The concern of low water elevation in the Nacimiento Reservoir is almost an annual occurrence during the Fall season. The reservoir is dependent on annual rainfall runoff. The reservoir has the most active watershed in the State and can reach capacity during one wet season. Conversely, low rainfall years severely impact the amount of water collected each winter. Historically, the reservoir has gone through multiple years of high water elevations and corresponding multiple years with low water elevations.
Nacimiento Reservoir is the only water supply for Heritage Ranch. As of January 7, 2021 the lake elevation is at 726 ft. Last year at this time the lake was at 762 ft. At this level we are in Stage 1 of the Districts' Water Shortage Conservation Ordinance.
5.945 - Trigger Points – Conservation Measures
Water Shortage Conservation Stages I – IV shall be triggered by the following conditions when the Reservoir level is at or below the reset value:
A. Stage I - Education
Trigger Condition: Reservoir level between 730′ - 720′ mean sea level.
Stage I alerts the District and its customers that the Reservoir is heading in to a drought condition and therefore, water releases may be reduced at the dam outlet works. Upon a determination by the General Manager that a Stage I condition exists, a water conservation education plan will be implemented. In Stage I, the District encourages customers to start conserving water, but no enforcement actions will occur. The following action shall be taken to educate the public on the potential drought conditions:
a) District shall increase its level of education and notification to conserve water through various means determined appropriate by District Staff. This may include flyers in water bills, signs at the entry gate, public meetings, etc.
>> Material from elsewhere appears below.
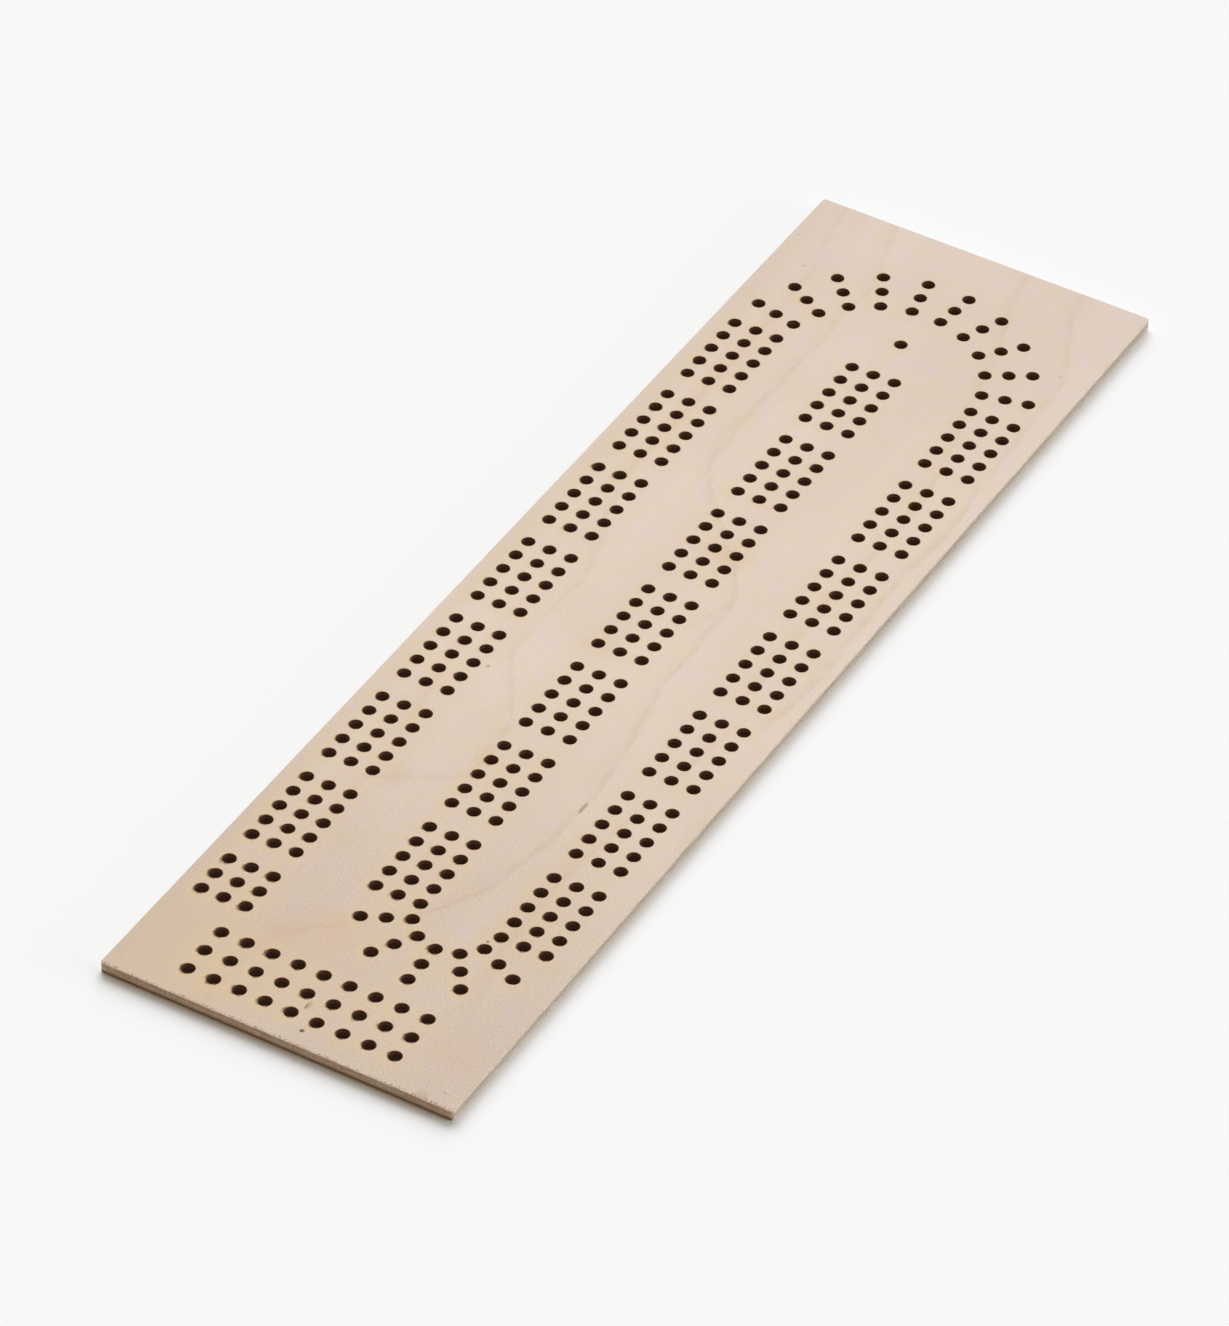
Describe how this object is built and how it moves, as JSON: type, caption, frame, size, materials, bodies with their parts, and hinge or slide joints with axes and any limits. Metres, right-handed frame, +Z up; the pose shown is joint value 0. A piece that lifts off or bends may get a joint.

b) In addition to those measures stated above, the Board of Directors by resolution and/or ordinance may adopt additional water conservation measures.
We do have to factor in any precipitation we receive after this date. If we have a mild winter with lower rainfall we will need to shift into stage II drought conditions (720ft). Historically since Monterey County began tracking lake levels the lake hit its lowest depths in November 1960 (670ft) and October 1989 (671ft) when it neared Dead Pool conditions (670ft.).